The heating elements shown in FIGS. 1, 2, 3, 4, and 5 can be made from any material, for example, an electrical resistance material. Preferred materials include ceramic sintered materials such as aluminum oxide (Al ₂ O ₃ ) and silicon nitride (Si ₃ N ₄ ), printed circuit boards, silicon rubber, iron alloys, or nickel-chromium alloys.

  The aerosol-forming substrates shown in FIGS. 1, 2, 3, 4, and 5 can be provided in any suitable form. In an exemplary embodiment, the substrate is a cylindrical plug-shaped solid substrate that forms part of a smoking article. Alternatively, the substrate can be a separate substrate that can be inserted directly into the electrically heated smoking system.

  FIGS. 6 to 11 show the manufacturing process of the internal heater using the same technique used for screen printing. Referring to FIG. 6, first, an electrically insulating substrate 601 is prepared. The electrically insulating substrate includes, but is not limited to, a suitable electrically insulating material such as ceramic such as mica, glass, or paper. Alternatively, the electrically insulating substrate can include a conductor that is insulated from the conductive tracks by oxidizing or anodizing the surface (described in FIG. 7). One example is anodized aluminum. Or an electrically insulating base material can contain the conductor to which the intermediate film called a glaze was provided. In this case, the glaze has two functions. That is, the function of electrically insulating the base material from the conductive track and the function of reducing the bending of the base material. When wrinkles occur in the electrically insulating substrate, the conductive paste (applied in FIG. 7 and described below) cracks, resulting in defective resistance.

  Referring to FIG. 7, the electrically insulating substrate is firmly held by, for example, vacuum, and the metal paste 701 is applied on the electrically insulating substrate using the notch 703. Although any suitable metal paste can be used, in one embodiment, the metal paste is a silver paste. In one particular advantageous embodiment, the paste contains 20% to 30% binder and plasticizer, and 70% to 80% metal particles, typically silver particles. Notch 703 provides the desired conductive track template. After the metal paste 701 is coated on the electrically insulating substrate 601, the electrically insulating substrate and the paste are baked in a sintering furnace, for example. In the first firing stage between 200 ° C. and 400 ° C., the organic binder and solvent are burned out. In a second firing stage between 350 ° C. and 500 ° C., the metal particles are sintered.
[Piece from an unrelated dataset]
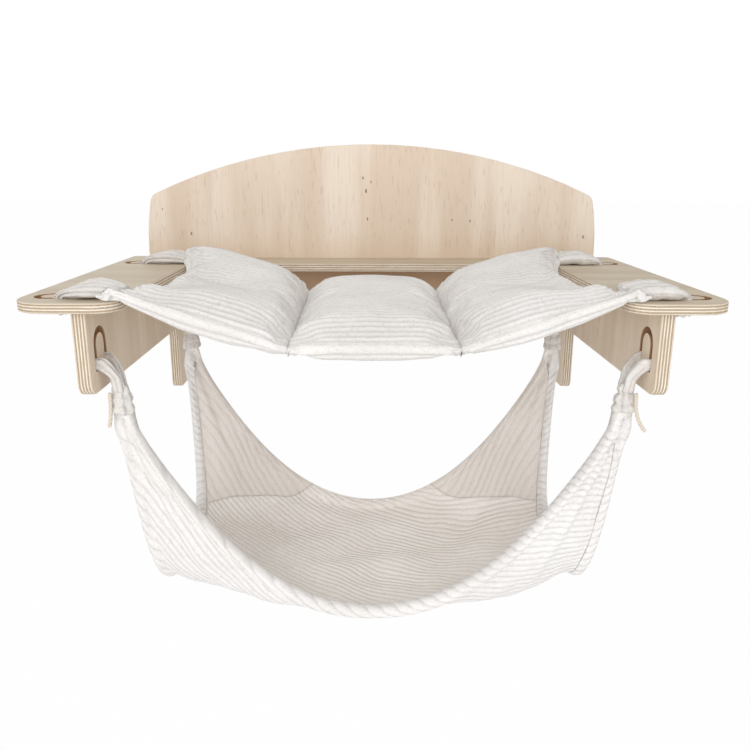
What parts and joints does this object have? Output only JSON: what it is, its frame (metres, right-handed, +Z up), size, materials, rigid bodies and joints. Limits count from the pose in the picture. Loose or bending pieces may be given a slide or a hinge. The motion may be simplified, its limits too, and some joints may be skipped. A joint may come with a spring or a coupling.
{
  "type": "cat wall shelf",
  "caption": "Wall-mounted birch plywood cat shelf: arched back plate, a slung quilted pad between two slotted arms, and a fabric hammock hung below on loops.",
  "frame": {"origin": "point of the back plate's wall face at the height of the shelf's top, on the middle plane", "axes": "+Y into the wall, +Z up, +X to the right as seen from the room"},
  "size_m": [0.61, 0.36, 0.4654],
  "materials": {
    "birch_plate": "clear matt lacquer, upright grain",
    "birch_ply": "clear matt lacquer, bare layered edges",
    "beech": "bare turned beech",
    "screw_steel": "zinc plated",
    "pad_fabric": "off-white ribbed cotton",
    "hammock_fabric": "off-white ribbed cotton",
    "loop_fabric": "off-white ribbed cotton",
    "tail_cord": "twisted cream cotton"
  },
  "bodies": {
    "frame": {"back_plate": "birch_plate", "shelf_plate": "birch_ply", "bracket_left": "birch_ply", "bracket_right": "birch_ply", "seat_pad": "pad_fabric", "dowel_front_left": "beech", "dowel_rear_left": "beech", "dowel_front_right": "beech", "dowel_rear_right": "beech", "bracket_screw_upper_left": "screw_steel", "bracket_screw_lower_left": "screw_steel", "bracket_screw_upper_right": "screw_steel", "bracket_screw_lower_right": "screw_steel", "ledge_screw_inner_left": "screw_steel", "ledge_screw_outer_left": "screw_steel", "ledge_screw_inner_right": "screw_steel", "ledge_screw_outer_right": "screw_steel", "pad_loop_front_left": "loop_fabric", "pad_loop_rear_left": "loop_fabric", "pad_loop_front_right": "loop_fabric", "pad_loop_rear_right": "loop_fabric", "hammock_loop_front_left": "loop_fabric", "hammock_loop_rear_left": "loop_fabric", "hammock_loop_front_right": "loop_fabric", "hammock_loop_rear_right": "loop_fabric", "tail_cord_left": "tail_cord", "tail_cord_right": "tail_cord"},
    "hammock": {"hammock": "hammock_fabric"}
  },
  "joints": [
    {"name": "hammock_sway", "type": "slide", "parent": "frame", "child": "hammock", "axis": [0, 1, 0], "range_m": [-0.012, 0.012], "stiffness_N_per_m": 30}
  ]
}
  Referring to FIG. 8, a conductive track 801 is formed on the electrically insulating substrate 601 as a result. The conductive track includes a heating resistor and essential connection pads. Finally, the electrically insulating substrate 601 and the conductive track 801 are formed into a suitable shape suitable for use as a heater in an electrically heated smoking system.

  Referring to FIG. 9, the electrically insulating substrate 601 can be wound into a tubular shape such that the conductive tracks lie inside the electrically insulating substrate. In this case, the tube functions as an external heater for the solid plug of aerosol forming material. The inner diameter of the tube can be the same as or slightly larger than the outer diameter of the aerosol-forming plug.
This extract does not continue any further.